#### [The problem]
Quote the lines exactly, starting with the line that contains "the threaded rod" and ending with the line that contains "if empty is", and leave out all other lines.

•••••

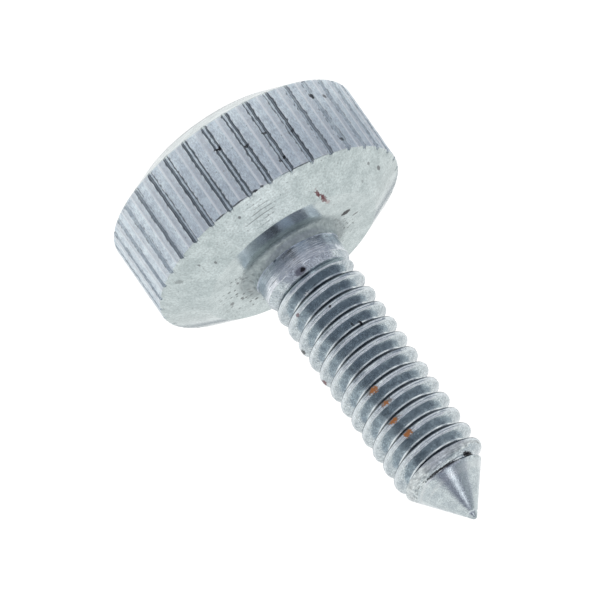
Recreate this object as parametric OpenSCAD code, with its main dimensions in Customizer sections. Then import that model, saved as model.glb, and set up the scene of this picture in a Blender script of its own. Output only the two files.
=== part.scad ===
// Thumb screw: one turned piece with a straight-knurled round head, a plain
// neck, a single-start right-hand thread and a cone point.
// It stands on the flat top face of its head, with the point up.
// The origin is the centre of that face. Lengths are in millimetres.

/* [Head] */
// Diameter over the knurled band
head_d = 18.2; // [14:0.1:24]
// Length of the knurled band along the axis
band_h = 5.65; // [3:0.05:9]
// Diameter of the flat face inside each bevel
face_d = 12.7; // [10:0.1:13.4]
// Slope of the bevels from the flat faces
bevel_angle = 30; // [15:1:45]
// Radius that eases the corner between bevel and band
edge_r = 0.2; // [0.05:0.05:0.4]

/* [Knurl] */
// Number of V grooves around the band
groove_count = 36; // [24:1:48]
// Depth of a groove below the band
groove_depth = 0.26; // [0.15:0.01:0.5]
// Width of a groove at its mouth
groove_w = 0.38; // [0.2:0.01:0.6]

/* [Neck] */
// Diameter of the plain neck under the head
neck_d = 6.14; // [6.12:0.02:7]
// Length of the neck from the head's underside
neck_l = 2; // [1.5:0.05:5]
// Radius of the fillet between neck and underside
fillet_r = 0.66; // [0.3:0.02:1]
// Height of the small step where the fillet ends
step_h = 0.07; // [0.02:0.01:0.15]

/* [Thread] */
// Outside diameter of the thread
thread_d = 6.1; // [5.8:0.02:6.1]
// Axial distance from one crest to the next
pitch = 1.27; // [1:0.01:1.5]
// Depth of the thread from crest to root
thread_depth = 0.7; // [0.5:0.01:0.78]
// Axial width of the rounded crest
crest_w = 0.32; // [0.2:0.01:0.36]
// Axial width of the root between two flanks
root_w = 0.12; // [0.08:0.01:0.2]
// Axial length over which the first turns fade into the neck
runout_l = 1.2; // [0.6:0.05:3]
// Turn of the thread's start about the axis
start_angle = 280; // [0:5:355]

/* [Point] */
// Length from the head's underside to the tip
shank_l = 22; // [16:0.1:40]
// Included angle of the cone point
point_angle = 72; // [50:1:90]
// Radius of the rounded end of the point
tip_r = 0.22; // [0.1:0.02:0.6]

/* [Hidden] */
$fn = 96;

head_r = head_d / 2;
face_r = face_d / 2;
bevel_h = (head_r - face_r) * tan(bevel_angle);
head_h = band_h + 2 * bevel_h;
neck_r = neck_d / 2;
neck_end = head_h + neck_l;
crest_r = thread_d / 2;
root_r = crest_r - thread_depth;

// The point's cone meets its round end at this radius and height
tip_z = head_h + shank_l;
tip_half = point_angle / 2;
cone_end_r = tip_r * cos(tip_half);
cone_end_z = tip_z - tip_r * (1 - sin(tip_half));
// The blank that the thread is cut from stands this far past the crests
clear_r = 0.5;
blank_r = crest_r + clear_r;

// Straight pieces in each rounded stretch of a profile
arc_steps = 6;
// How far a groove's cutter stands past what it cuts
cut_over = 0.5;

// Columns of points in one turn of the thread
turn_steps = 32;
// How far the edges of a crest fall and those of a root rise, which rounds them
crest_drop = 0.06;
root_rise = 0.03;
// Axial places where a flank leaves the crest and where it meets the root
crest_edge = crest_w / 2;
root_edge = (pitch - root_w) / 2;
// Axial place and radius of the points in one pitch, from one crest to the next
TURN = [
    [0, crest_r],
    [crest_edge, crest_r - crest_drop],
    [root_edge, root_r + root_rise],
    [pitch / 2, root_r],
    [pitch - root_edge, root_r + root_rise],
    [pitch - crest_edge, crest_r - crest_drop],
];
turn_points = len(TURN);
// The rod starts this many turns below the neck's end, and ends past the cone's base
sunk_turns = 1.25;
rod_z = neck_end - sunk_turns * pitch;
rod_turns = ceil((cone_z(root_r) - rod_z) / pitch) + 1;
rod_steps = rod_turns * turn_steps;

// Smooth step from 0 at the low value to 1 at the high one
function fade(x, low, high) =
    let (t = max(0, min(1, (x - low) / (high - low))))
    t * t * (3 - 2 * t);

// Height at which the point's cone has a given radius
function cone_z(r) = cone_end_z - (r - cone_end_r) / tan(tip_half);

// Arc of a profile about a centre, between two angles from the radial direction
function arc(centre, r, from, to) = [
    for (i = [0:arc_steps])
        let (a = from + (to - from) * i / arc_steps)
        centre + r * [cos(a), sin(a)]
];

// Point of the rod at one step around its helix, and one place across the pitch
function rod_point(step, place) =
    let (
        a = 360 * step / turn_steps,
        z = rod_z + pitch * step / turn_steps + TURN[place][0],
        r = crest_r - (crest_r - TURN[place][1]) * fade(z, neck_end, neck_end + runout_l)
    )
    [r * cos(a + start_angle), r * sin(a + start_angle), z];

// Index of a point of the rod: past the last place comes the first place a turn on
function rod_index(step, place) =
    place < turn_points
        ? step * turn_points + place
        : (step + turn_steps) * turn_points;

// Half section of the head and neck
module head_section() {
    turn = 90 - bevel_angle;
    edge_z = bevel_h + edge_r * tan(turn / 2);
    fillet_top = head_h + fillet_r;
    fillet_out = neck_r + step_h + fillet_r;
    polygon(concat(
        [[0, 0], [face_r, 0]],
        arc([head_r - edge_r, edge_z], edge_r, -turn, 0),
        arc([head_r - edge_r, head_h - edge_z], edge_r, 0, turn),
        [[face_r, head_h]],
        arc([fillet_out, fillet_top], fillet_r, 270, 180),
        [[neck_r, fillet_top], [neck_r, neck_end], [0, neck_end]]
    ));
}

// One V groove of the knurl, cut along the whole head at angle 0
module groove() {
    spread = groove_w / 2 * (groove_depth + cut_over) / groove_depth;
    translate([0, 0, -cut_over])
        linear_extrude(head_h + 2 * cut_over)
            polygon([
                [head_r - groove_depth, 0],
                [head_r + cut_over, -spread],
                [head_r + cut_over, spread],
            ]);
}

// Knurled head with the filleted neck under it
module head() {
    difference() {
        rotate_extrude() head_section();
        for (i = [0:groove_count - 1])
            rotate(360 * i / groove_count) groove();
    }
}

// Threaded rod as one closed skin that winds along the helix
module threaded_rod() {
    last = turn_points - 1;
    points = [for (step = [0:rod_steps], place = [0:last]) rod_point(step, place)];
    skin = [
        for (step = [0:rod_steps - 1], place = [0:last])
            if (place < last || step + turn_steps < rod_steps)
                let (
                    here = rod_index(step, place),
                    up = rod_index(step, place + 1),
                    on = rod_index(step + 1, place),
                    on_up = rod_index(step + 1, place + 1)
                )
                each [[here, up, on], [on, up, on_up]]
    ];
    // Edge of the skin's first turn and edge of its last, each closed to a point
    start_edge = concat(
        [for (step = [0:turn_steps]) rod_index(step, 0)],
        [for (place = [last:-1:1]) rod_index(0, place)]
    );
    end_edge = concat(
        [for (step = [rod_steps - turn_steps:rod_steps]) rod_index(step, last)],
        [for (place = [last - 1:-1:0]) rod_index(rod_steps, place)]
    );
    start_point = len(points);
    end_point = start_point + 1;
    start_fan = [
        for (i = [0:len(start_edge) - 1])
            [start_edge[i], start_edge[(i + 1) % len(start_edge)], start_point]
    ];
    end_fan = [
        for (i = [0:len(end_edge) - 1])
            [end_edge[(i + 1) % len(end_edge)], end_edge[i], end_point]
    ];
    polyhedron(
        points = concat(points, [[0, 0, head_h / 2], [0, 0, tip_z + shank_l]]),
        faces = concat(skin, start_fan, end_fan)
    );
}

// Cylinder with the cone point that bounds the threaded rod
module blank() {
    rotate_extrude()
        polygon(concat(
            [[0, 0], [blank_r, 0], [blank_r, cone_z(blank_r)]],
            arc([0, tip_z - tip_r], tip_r, tip_half, 90)
        ));
}

// The whole screw
module thumb_screw() {
    color("lightsteelblue") {
        head();
        intersection() {
            threaded_rod();
            blank();
        }
    }
}

thumb_screw();
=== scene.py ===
"""Dressed model of a thumb screw: knurled head, neck, thread and cone point.

The screw stands on the flat top face of its head, with the point up.
Lengths in the screw's classes are in millimetres, those in the studio's are
in metres unless they say otherwise. The finished mesh is in metres.
"""

import sys

import logging
import math
from dataclasses import dataclass
from enum import Enum

import bmesh
import bpy
from bmesh.types import BMEdge, BMesh, BMVert
from bpy.types import Material, Node, NodeSocket, NodeTree, Object
from mathutils import Matrix, Vector, noise


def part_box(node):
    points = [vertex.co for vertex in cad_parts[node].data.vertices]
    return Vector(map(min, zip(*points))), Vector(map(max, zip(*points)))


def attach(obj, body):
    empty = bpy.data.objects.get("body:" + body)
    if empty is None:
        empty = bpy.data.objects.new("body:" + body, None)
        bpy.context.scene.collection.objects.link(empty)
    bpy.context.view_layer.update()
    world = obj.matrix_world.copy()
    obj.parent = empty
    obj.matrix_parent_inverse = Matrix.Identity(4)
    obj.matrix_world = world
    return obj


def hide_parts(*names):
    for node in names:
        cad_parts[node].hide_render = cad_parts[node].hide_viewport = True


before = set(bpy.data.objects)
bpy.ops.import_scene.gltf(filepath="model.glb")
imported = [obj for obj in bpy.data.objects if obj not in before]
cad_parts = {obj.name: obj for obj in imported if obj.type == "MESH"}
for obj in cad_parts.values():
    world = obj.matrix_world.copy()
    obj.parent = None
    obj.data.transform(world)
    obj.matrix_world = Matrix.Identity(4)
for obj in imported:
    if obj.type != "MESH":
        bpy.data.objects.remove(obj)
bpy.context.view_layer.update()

LOG = logging.getLogger("thumb_screw")
NODE = "thumb_screw"
BODY = "root"
MM = 0.001
MERGE = 1e-4
Z_AXIS = Vector((0.0, 0.0, 1.0))
# The worn layer holds wear together with painted highlights on thread crests, thread roots and knurl ridges.
WORN_AND_HIGHLIGHT = "worn_and_highlight"
# The deep layer holds painted shade in the knurl's grooves and a painted dark reflection on the thread flank
# that faces the head.
PAINTED_SHADE = "painted_shade"
DUSTY = "dusty"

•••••

#### [Result for this task]
// Cylinder with the cone point that bounds the threaded rod
module blank() {
    rotate_extrude()
        polygon(concat(
            [[0, 0], [blank_r, 0], [blank_r, cone_z(blank_r)]],
            arc([0, tip_z - tip_r], tip_r, tip_half, 90)
        ));
}

// The whole screw
module thumb_screw() {
    color("lightsteelblue") {
        head();
        intersection() {
            threaded_rod();
            blank();
        }
    }
}

thumb_screw();
=== scene.py ===
"""Dressed model of a thumb screw: knurled head, neck, thread and cone point.

The screw stands on the flat top face of its head, with the point up.
Lengths in the screw's classes are in millimetres, those in the studio's are
in metres unless they say otherwise. The finished mesh is in metres.
"""

import sys

import logging
import math
from dataclasses import dataclass
from enum import Enum

import bmesh
import bpy
from bmesh.types import BMEdge, BMesh, BMVert
from bpy.types import Material, Node, NodeSocket, NodeTree, Object
from mathutils import Matrix, Vector, noise


def part_box(node):
    points = [vertex.co for vertex in cad_parts[node].data.vertices]
    return Vector(map(min, zip(*points))), Vector(map(max, zip(*points)))


def attach(obj, body):
    empty = bpy.data.objects.get("body:" + body)
    if empty is None:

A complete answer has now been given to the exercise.